Return, unaltered, every line from the beginning of the material below up to and including the one with "flat_top(skin, [*top[-2:, 0], *np.linspace(top_radius".

::::::::::

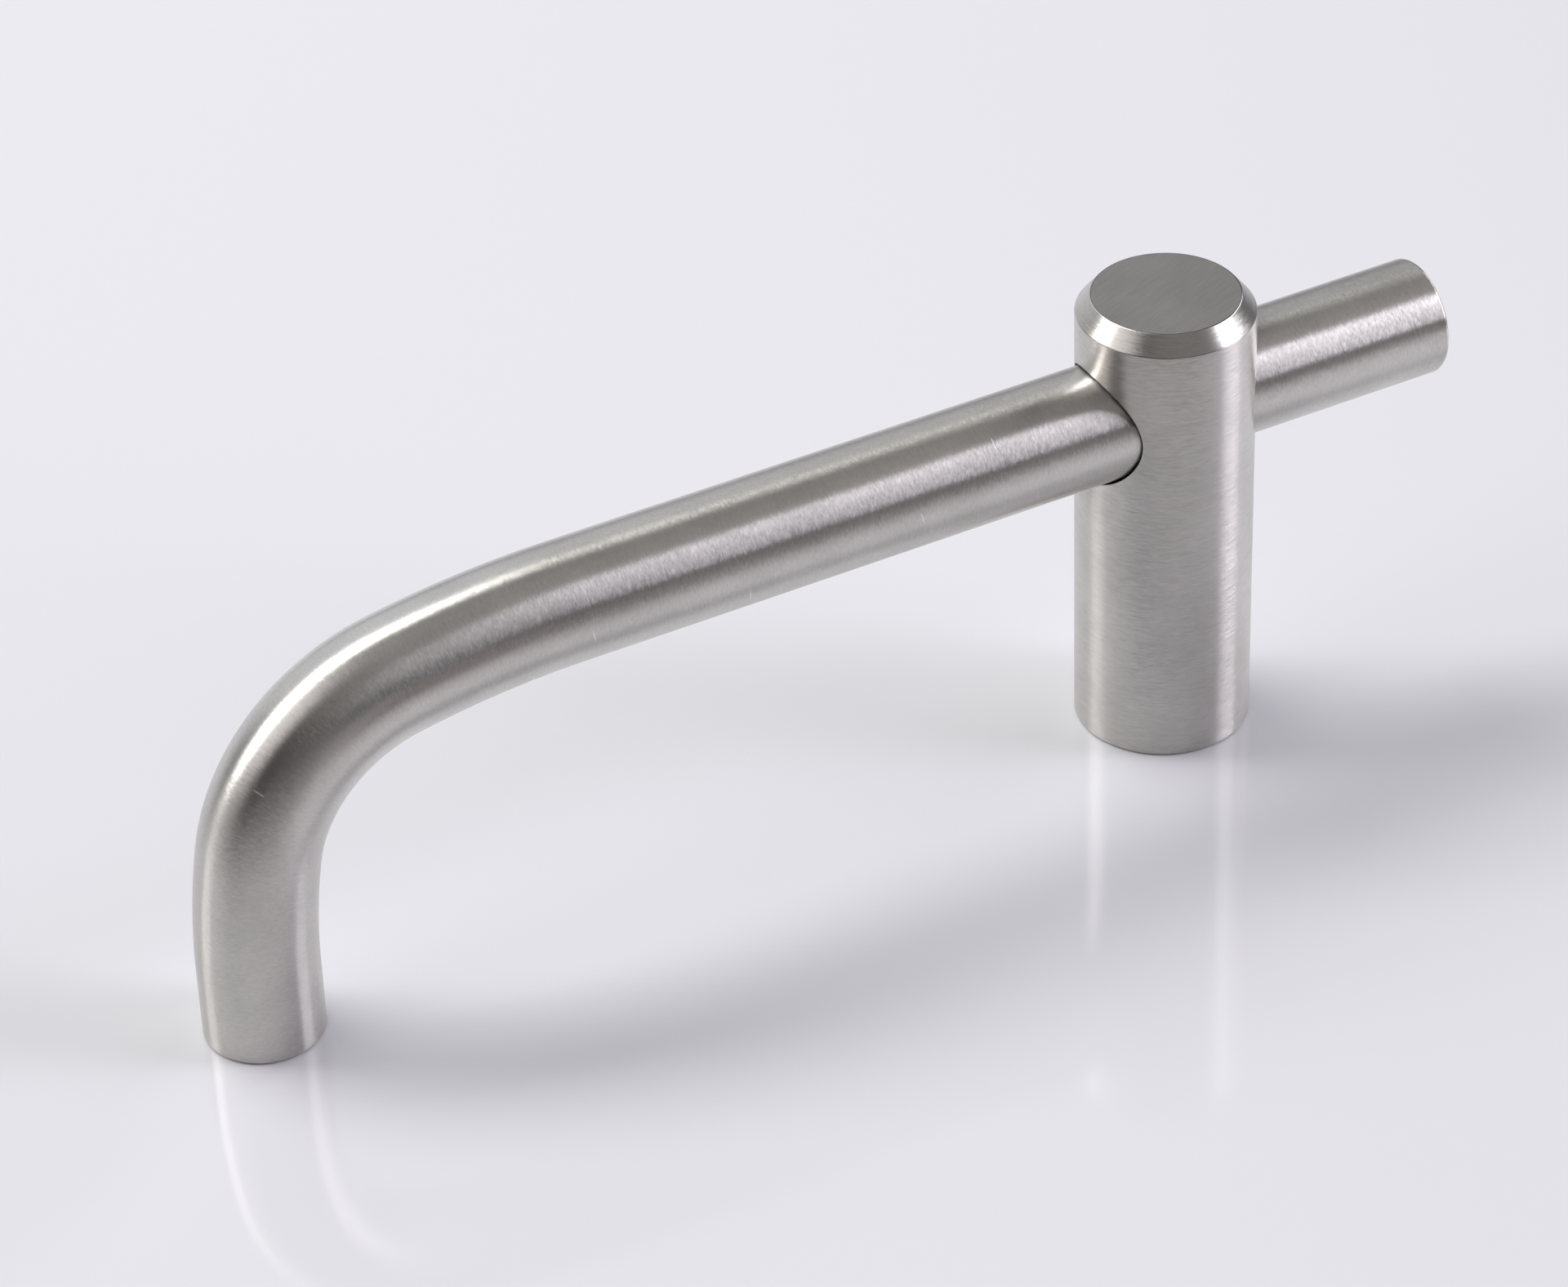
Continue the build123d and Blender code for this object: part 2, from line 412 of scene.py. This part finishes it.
def make_post(materials):
    """The post: base, wall with both mouths of the cross-bore, chamfered top, and the holes from below."""
    skin = Skin()
    mouth = FIXING_HOLE_RADIUS + HOLE_COUNTERSINK
    face = [(FIXING_HOLE_RADIUS, HOLE_COUNTERSINK), (mouth, 0), (POST_RADIUS - POST_BASE_CHAMFER, 0)]
    base = softened([face[-1], (POST_RADIUS, POST_BASE_CHAMFER), (POST_RADIUS, BASE_STRIP)], CORNER_EASE)
    lathe(skin, POST_X, face, POST_SIDES, POST_HOLE)
    lathe(skin, POST_X, base, POST_SIDES)

    shoulder = POST_HEIGHT - TOP_CHAMFER_DROP
    top_radius = POST_RADIUS - TOP_CHAMFER_WIDTH
    corners = [(POST_RADIUS, shoulder - TOP_STRIP), (POST_RADIUS, shoulder), (top_radius, POST_HEIGHT)]
    top = softened([*corners, (top_radius - TOP_STRIP, POST_HEIGHT)], CHAMFER_EASE)
    for side in (-1, 1):
        make_post_half(skin, side, BASE_STRIP, shoulder - TOP_STRIP)
    lathe(skin, POST_X, top[:4], POST_SIDES)
    lathe(skin, POST_X, top[3:-2], POST_SIDES, POST_CHAMFER)
    flat_top(skin, [*top[-2:, 0], *np.linspace(top_radius - 1, 0, 6)])

    hole = around(4 * SCREW_PATCH_SIDE)
    outline = (SCREW_HOLE_RADIUS * np.cos(hole), SCREW_HOLE_RADIUS * np.sin(hole))
    holed_tube(skin, BORE_RADIUS, SCREW_PATCH_HALF, outline, BORE_SIDES, SCREW_PATCH_SIDE, POST_HOLE)
    tapped_hole(skin, POST_X, POST_HOLE_DEPTH, POST_TAPPED_DEPTH, POST_SIDES, POST_HOLE)
    drill_point(skin, POST_X, POST_HOLE_DEPTH, SCREW_HOLE_RADIUS, POST_SIDES, POST_HOLE)
    start = POST_HOLE_DEPTH + (FIXING_HOLE_RADIUS - SCREW_HOLE_RADIUS) * DRILL_POINT_SLOPE
    end = underside(BORE_RADIUS, outline[1])
    height = start + thread_rows(end.max() - start, SCREW_THREAD) * (end - start)
    groove = thread_groove(height, hole, SCREW_THREAD, start, end)
    turn(skin, POST_X, SCREW_HOLE_RADIUS + groove, height, POST_SIDES, POST_HOLE)
    return skin.build("post_body", materials)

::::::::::

Output for this task
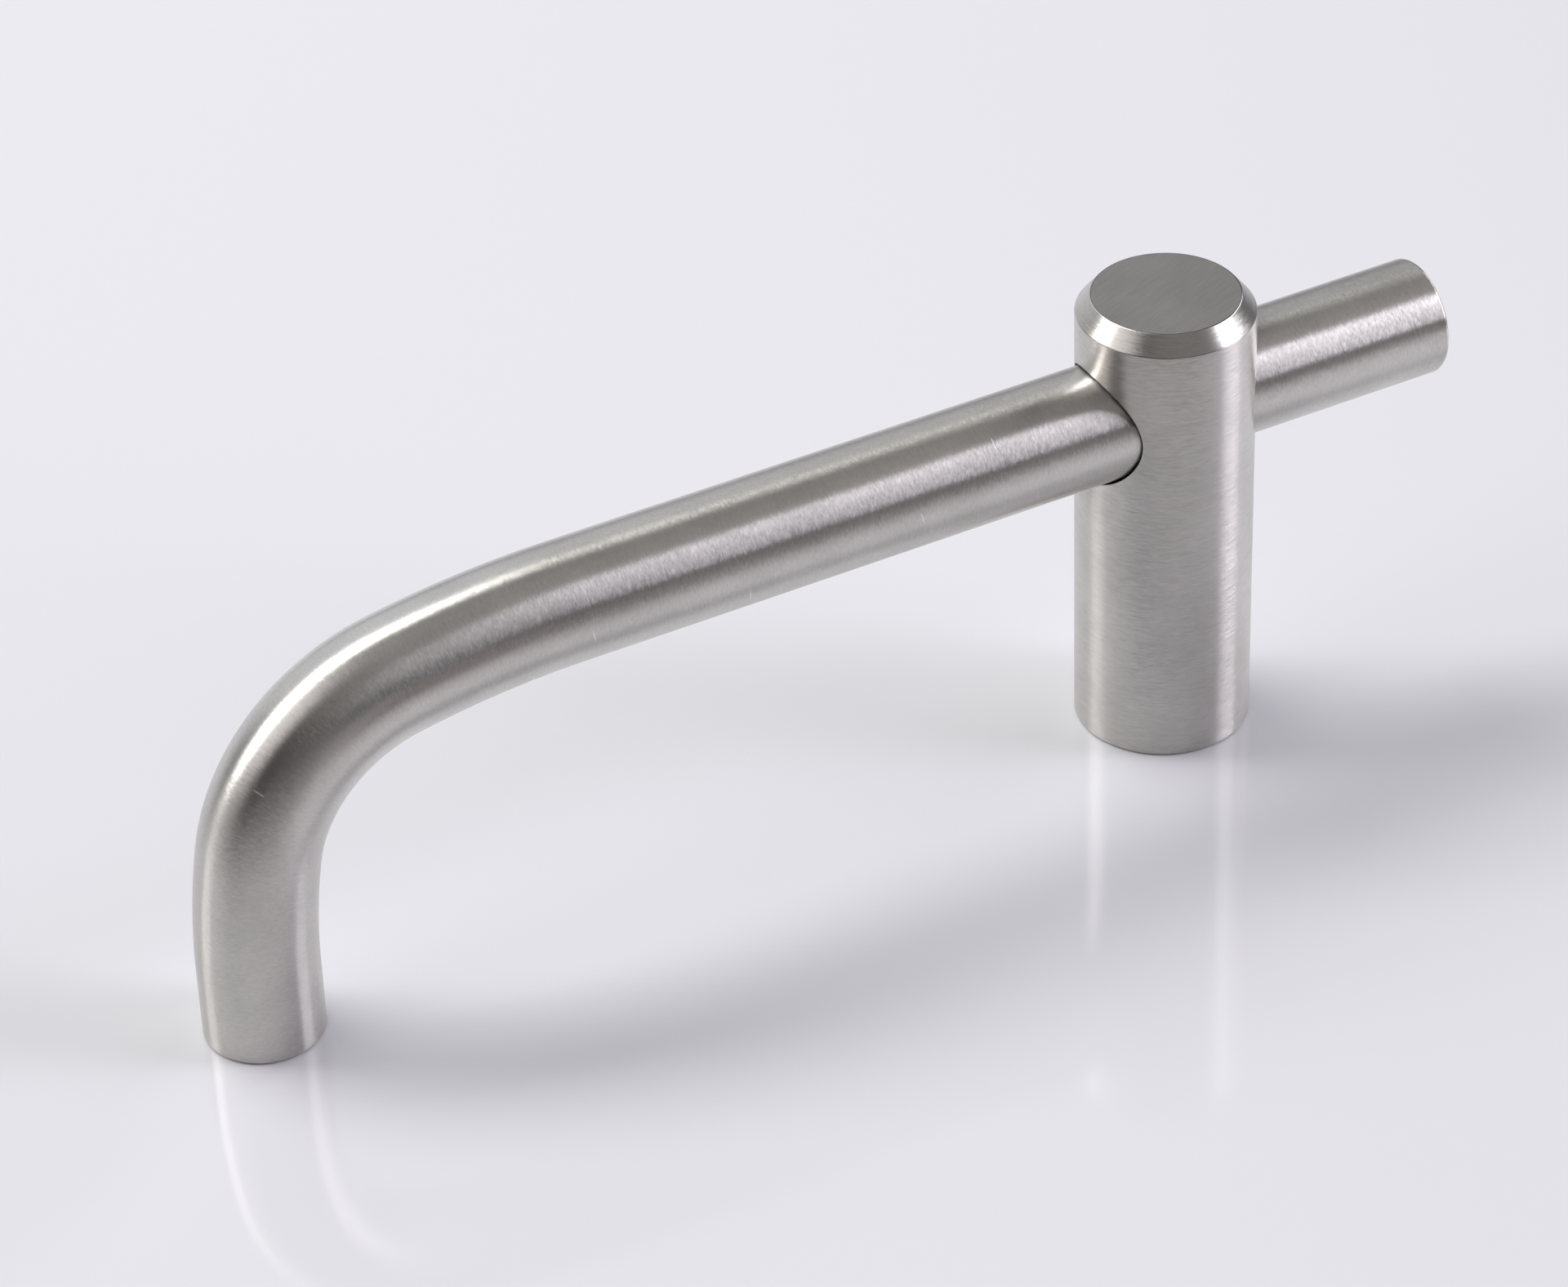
Continue the build123d and Blender code for this object: part 2, from line 412 of scene.py. This part finishes it.
def make_post(materials):
    """The post: base, wall with both mouths of the cross-bore, chamfered top, and the holes from below."""
    skin = Skin()
    mouth = FIXING_HOLE_RADIUS + HOLE_COUNTERSINK
    face = [(FIXING_HOLE_RADIUS, HOLE_COUNTERSINK), (mouth, 0), (POST_RADIUS - POST_BASE_CHAMFER, 0)]
    base = softened([face[-1], (POST_RADIUS, POST_BASE_CHAMFER), (POST_RADIUS, BASE_STRIP)], CORNER_EASE)
    lathe(skin, POST_X, face, POST_SIDES, POST_HOLE)
    lathe(skin, POST_X, base, POST_SIDES)

    shoulder = POST_HEIGHT - TOP_CHAMFER_DROP
    top_radius = POST_RADIUS - TOP_CHAMFER_WIDTH
    corners = [(POST_RADIUS, shoulder - TOP_STRIP), (POST_RADIUS, shoulder), (top_radius, POST_HEIGHT)]
    top = softened([*corners, (top_radius - TOP_STRIP, POST_HEIGHT)], CHAMFER_EASE)
    for side in (-1, 1):
        make_post_half(skin, side, BASE_STRIP, shoulder - TOP_STRIP)
    lathe(skin, POST_X, top[:4], POST_SIDES)
    lathe(skin, POST_X, top[3:-2], POST_SIDES, POST_CHAMFER)
    flat_top(skin, [*top[-2:, 0], *np.linspace(top_radius - 1, 0, 6)])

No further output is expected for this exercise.